Stephanie Clare Smith is a writer of deeply personal and imaginative work with wisdom and beauty that springs from those who understand what it feels like to be overlooked and left behind. An award-winning poet and essayist, Stephanie's newest book, Everywhere the Undrowned, traces the events of one harrowing summer and its repercussions throughout Stephanie's life, including her work with families in crisis and as a caregiver for the mother who abandoned her all those years ago. Stephanie is a social worker and mediator who works with at-risk families in the judicial system. She lives in Raleigh, North Carolina. Stephanie grew up in New Orleans, Louisiana.
Barbara Presnell is the author of five collections of poetry, including Piece Work, which won the Cleveland State University Poetry Center First Book Prize and was adapted for stage by the Touring Theatre of North Carolina. Her forthcoming memoir, Otherwise, I'm Fine, tells the story of her grief and, across her tour of western Europe, the breakthroughs that released her from recurring depression, resolved her conflicted grief for her mother, and returned her beloved father to her and her siblings as a living memory. She has been awarded fellowships from the North Carolina Arts Council, the Kentucky Arts Council, and the Kentucky Foundation for Women, and has held residencies at Willapa Bay, Wildacres Retreat, the Virginia Center for the Creative Arts, and Soapstone, Inc. A native of Asheboro, North Carolina, she teaches at the University of North Carolina at Charlotte and lives in Lexington, North Carolina, with her husband, Bill Keesler.

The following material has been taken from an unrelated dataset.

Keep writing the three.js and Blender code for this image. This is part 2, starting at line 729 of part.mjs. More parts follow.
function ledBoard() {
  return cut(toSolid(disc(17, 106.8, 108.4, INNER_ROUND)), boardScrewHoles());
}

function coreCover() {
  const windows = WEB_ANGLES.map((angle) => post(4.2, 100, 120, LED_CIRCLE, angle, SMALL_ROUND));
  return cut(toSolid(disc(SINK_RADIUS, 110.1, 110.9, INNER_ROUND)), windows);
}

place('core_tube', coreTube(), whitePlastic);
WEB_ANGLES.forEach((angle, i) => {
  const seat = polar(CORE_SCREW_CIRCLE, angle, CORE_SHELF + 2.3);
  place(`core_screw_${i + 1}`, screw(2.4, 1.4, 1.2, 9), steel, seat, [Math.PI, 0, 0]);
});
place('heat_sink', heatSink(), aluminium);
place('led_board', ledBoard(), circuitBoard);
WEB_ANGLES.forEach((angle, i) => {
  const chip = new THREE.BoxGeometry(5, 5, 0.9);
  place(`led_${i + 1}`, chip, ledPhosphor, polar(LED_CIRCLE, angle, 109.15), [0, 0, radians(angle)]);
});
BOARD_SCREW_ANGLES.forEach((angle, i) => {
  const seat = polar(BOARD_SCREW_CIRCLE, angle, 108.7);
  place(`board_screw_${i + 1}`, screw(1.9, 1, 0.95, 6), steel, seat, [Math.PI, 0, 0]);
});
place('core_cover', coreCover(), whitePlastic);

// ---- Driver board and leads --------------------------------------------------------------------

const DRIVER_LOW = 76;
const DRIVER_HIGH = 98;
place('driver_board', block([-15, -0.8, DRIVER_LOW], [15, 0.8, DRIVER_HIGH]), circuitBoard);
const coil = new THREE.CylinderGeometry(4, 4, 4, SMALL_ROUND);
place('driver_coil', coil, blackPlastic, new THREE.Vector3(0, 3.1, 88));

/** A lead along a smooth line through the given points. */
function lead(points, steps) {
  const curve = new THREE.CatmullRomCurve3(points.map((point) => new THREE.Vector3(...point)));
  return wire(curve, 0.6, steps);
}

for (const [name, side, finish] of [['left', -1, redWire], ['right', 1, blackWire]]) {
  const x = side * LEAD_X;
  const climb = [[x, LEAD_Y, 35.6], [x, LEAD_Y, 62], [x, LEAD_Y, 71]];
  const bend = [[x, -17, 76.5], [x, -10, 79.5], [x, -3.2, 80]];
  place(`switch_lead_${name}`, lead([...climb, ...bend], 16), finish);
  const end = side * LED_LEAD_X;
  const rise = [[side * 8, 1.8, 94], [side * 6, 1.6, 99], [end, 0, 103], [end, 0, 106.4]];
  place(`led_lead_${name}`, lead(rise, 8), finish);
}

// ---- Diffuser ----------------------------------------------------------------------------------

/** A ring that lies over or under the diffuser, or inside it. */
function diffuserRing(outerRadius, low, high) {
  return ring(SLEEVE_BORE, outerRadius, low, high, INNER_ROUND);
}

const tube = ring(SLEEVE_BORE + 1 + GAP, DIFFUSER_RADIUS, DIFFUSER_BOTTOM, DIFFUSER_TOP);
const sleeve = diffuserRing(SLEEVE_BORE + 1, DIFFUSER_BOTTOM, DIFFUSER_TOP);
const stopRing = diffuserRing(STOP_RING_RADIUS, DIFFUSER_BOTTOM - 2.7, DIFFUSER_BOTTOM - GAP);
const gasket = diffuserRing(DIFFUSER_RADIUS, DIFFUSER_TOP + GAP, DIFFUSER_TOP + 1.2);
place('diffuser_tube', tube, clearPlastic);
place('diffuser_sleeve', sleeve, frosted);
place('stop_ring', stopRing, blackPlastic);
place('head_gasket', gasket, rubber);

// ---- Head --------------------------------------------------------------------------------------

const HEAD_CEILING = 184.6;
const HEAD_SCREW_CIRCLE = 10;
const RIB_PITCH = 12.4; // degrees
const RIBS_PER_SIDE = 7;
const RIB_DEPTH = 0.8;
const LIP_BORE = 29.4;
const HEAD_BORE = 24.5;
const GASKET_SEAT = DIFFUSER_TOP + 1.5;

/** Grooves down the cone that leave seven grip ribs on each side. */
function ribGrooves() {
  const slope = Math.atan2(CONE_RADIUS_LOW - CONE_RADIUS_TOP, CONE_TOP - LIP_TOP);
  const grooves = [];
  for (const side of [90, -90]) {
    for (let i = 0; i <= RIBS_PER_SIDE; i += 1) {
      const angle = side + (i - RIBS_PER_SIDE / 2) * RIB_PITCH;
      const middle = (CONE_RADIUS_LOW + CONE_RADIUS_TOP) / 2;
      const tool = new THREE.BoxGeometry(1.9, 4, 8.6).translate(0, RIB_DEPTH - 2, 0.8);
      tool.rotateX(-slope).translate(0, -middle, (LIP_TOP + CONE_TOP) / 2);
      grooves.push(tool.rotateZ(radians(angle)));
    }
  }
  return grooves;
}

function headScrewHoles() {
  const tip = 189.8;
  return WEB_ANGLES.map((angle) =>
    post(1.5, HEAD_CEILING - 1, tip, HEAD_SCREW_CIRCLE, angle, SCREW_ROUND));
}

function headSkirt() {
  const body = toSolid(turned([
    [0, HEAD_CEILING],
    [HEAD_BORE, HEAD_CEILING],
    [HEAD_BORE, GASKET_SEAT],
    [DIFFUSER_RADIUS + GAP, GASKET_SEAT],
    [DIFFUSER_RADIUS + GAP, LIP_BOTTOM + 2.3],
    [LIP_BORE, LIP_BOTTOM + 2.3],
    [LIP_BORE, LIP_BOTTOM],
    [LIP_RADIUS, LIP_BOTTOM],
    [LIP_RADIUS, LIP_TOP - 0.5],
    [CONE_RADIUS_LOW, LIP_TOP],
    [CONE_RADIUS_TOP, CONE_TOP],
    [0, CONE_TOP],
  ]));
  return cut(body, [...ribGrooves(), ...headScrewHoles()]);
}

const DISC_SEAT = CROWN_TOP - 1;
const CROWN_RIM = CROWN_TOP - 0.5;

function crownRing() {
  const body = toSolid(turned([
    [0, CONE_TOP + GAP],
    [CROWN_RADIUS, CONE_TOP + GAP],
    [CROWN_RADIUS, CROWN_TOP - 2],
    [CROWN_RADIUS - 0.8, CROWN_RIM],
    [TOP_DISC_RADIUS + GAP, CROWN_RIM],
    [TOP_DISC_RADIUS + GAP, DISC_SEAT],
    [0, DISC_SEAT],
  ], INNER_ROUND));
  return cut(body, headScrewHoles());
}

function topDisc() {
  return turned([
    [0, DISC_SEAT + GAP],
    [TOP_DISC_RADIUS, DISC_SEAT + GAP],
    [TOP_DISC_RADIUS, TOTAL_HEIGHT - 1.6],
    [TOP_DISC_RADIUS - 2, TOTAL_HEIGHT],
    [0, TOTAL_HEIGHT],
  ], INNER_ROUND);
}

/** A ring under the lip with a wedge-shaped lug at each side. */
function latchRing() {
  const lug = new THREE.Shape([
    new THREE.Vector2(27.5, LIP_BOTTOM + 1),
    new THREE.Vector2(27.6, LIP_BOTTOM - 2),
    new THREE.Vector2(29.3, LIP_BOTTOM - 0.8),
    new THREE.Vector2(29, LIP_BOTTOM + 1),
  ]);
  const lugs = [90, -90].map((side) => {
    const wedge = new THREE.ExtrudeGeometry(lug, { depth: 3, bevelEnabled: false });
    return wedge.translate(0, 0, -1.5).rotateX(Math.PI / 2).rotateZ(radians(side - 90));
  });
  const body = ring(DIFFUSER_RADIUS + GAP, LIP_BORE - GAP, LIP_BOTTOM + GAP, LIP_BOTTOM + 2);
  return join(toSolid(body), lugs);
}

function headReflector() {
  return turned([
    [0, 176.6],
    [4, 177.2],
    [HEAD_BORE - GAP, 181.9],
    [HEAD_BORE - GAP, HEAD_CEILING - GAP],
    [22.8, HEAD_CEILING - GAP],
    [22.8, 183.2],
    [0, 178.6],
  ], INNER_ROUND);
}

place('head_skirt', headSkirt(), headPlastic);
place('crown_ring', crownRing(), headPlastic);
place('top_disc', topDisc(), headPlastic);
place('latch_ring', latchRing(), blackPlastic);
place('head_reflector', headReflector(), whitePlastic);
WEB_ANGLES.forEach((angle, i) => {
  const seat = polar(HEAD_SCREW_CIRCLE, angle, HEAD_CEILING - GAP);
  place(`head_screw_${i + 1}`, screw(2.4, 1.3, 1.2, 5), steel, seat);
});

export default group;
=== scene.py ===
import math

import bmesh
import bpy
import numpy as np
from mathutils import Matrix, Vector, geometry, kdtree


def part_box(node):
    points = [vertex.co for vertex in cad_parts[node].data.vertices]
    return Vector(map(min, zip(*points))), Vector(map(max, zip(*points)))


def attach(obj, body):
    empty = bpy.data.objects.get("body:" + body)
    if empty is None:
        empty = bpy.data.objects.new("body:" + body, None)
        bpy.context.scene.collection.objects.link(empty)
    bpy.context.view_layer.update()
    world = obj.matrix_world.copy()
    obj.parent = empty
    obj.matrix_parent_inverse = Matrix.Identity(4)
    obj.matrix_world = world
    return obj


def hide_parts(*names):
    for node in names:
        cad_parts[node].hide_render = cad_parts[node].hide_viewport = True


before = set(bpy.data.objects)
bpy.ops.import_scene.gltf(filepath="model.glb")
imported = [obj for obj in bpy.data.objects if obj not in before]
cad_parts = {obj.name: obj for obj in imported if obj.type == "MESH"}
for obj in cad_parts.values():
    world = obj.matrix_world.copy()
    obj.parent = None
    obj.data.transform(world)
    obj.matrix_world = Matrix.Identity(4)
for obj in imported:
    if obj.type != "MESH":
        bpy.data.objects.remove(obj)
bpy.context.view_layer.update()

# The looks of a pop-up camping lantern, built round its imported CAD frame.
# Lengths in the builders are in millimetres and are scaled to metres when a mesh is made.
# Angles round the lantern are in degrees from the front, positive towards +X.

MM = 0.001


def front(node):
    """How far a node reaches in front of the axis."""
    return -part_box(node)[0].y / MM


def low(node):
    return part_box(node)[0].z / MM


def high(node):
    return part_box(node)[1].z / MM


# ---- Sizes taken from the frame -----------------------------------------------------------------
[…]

Timothy Silver is professor emeritus of history at Appalachian State University, author of Mount Mitchell and the Black Mountains, and coauthor of An Environmental History of the Civil War. His latest book, Death in the Briar Bottom: The True Story of Hippies, Mountain Lawmen, and the Search for Justice in the Early 1970s, is a mix of true crime, southern history, and personal storytelling and shows how, in the dark of night at a remote mountain campsite, the killing of an innocent man epitomized the suspicion of young people and violence toward the counterculture that gripped the nation in the early 1970s.